La scénographie offre ainsi au public une immersion dans les rues de Kingston aux murs émaillés d’affiches de concerts peintes à la main. Danny Coxson, « mural artist » issu de Trechtown – quartier brûlant qui a également vu naître les Wailers – a été invité à retranscrire l’identité urbaine de la capitale jamaïcaine.
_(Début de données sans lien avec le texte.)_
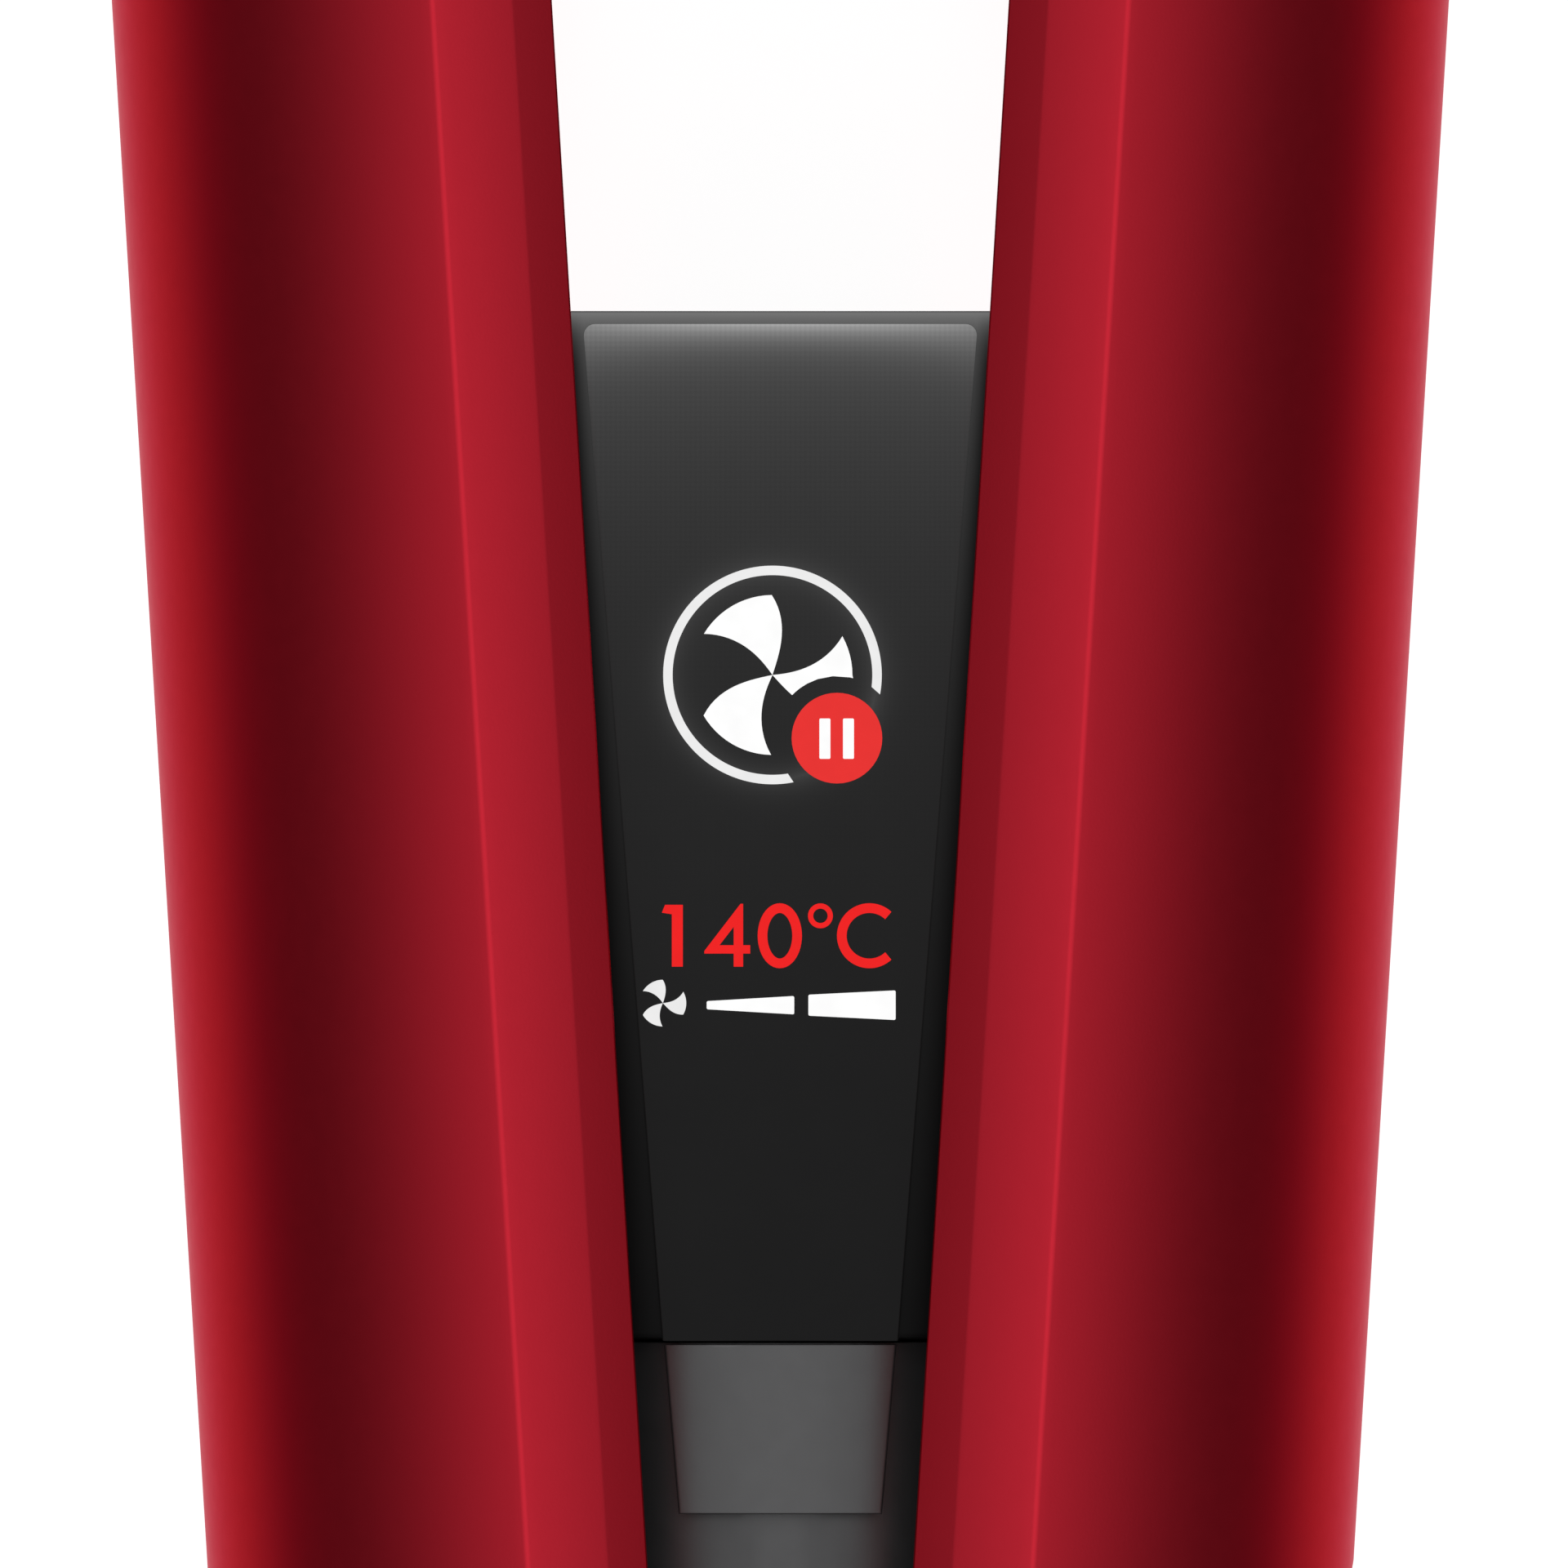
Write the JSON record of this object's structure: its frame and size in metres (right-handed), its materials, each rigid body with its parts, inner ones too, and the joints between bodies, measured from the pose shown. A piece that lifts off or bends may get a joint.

Tandis que, plongé dans la pénombre, casque sur les oreilles ou simplement conduit par la musique environnante, le visiteur est amené à vivre l’expérience des Dj sets en quasi hypnose devant une vidéo, quand il n’est pas en interaction directe avec le matériel mis à sa disposition. Des enceintes d’époque taillées pour les sound system sont érigées ici et là, et un atelier « Dub it youself » permet aux bidouilleurs du son de créer leur propre playlist à coups d’effets sonores revival.

Si on regrette une fin de parcours sans transition un peu bâclée, passant de la mort de Bob Marley – enterrant avec lui la conscience politique – au twerk, Jamaïca Jamaïca a le mérite de présenter l’influence de la culture jamaïcaine sur la musique à travers le son, la mode (mention spéciale aux photos de Beth Lesser), et le graphisme… Et recèle quelques pépites, à l’instar de la guitare M16 de Peter Tosh en forme de fusil-mitrailleur, parmi d’autres instruments originaux.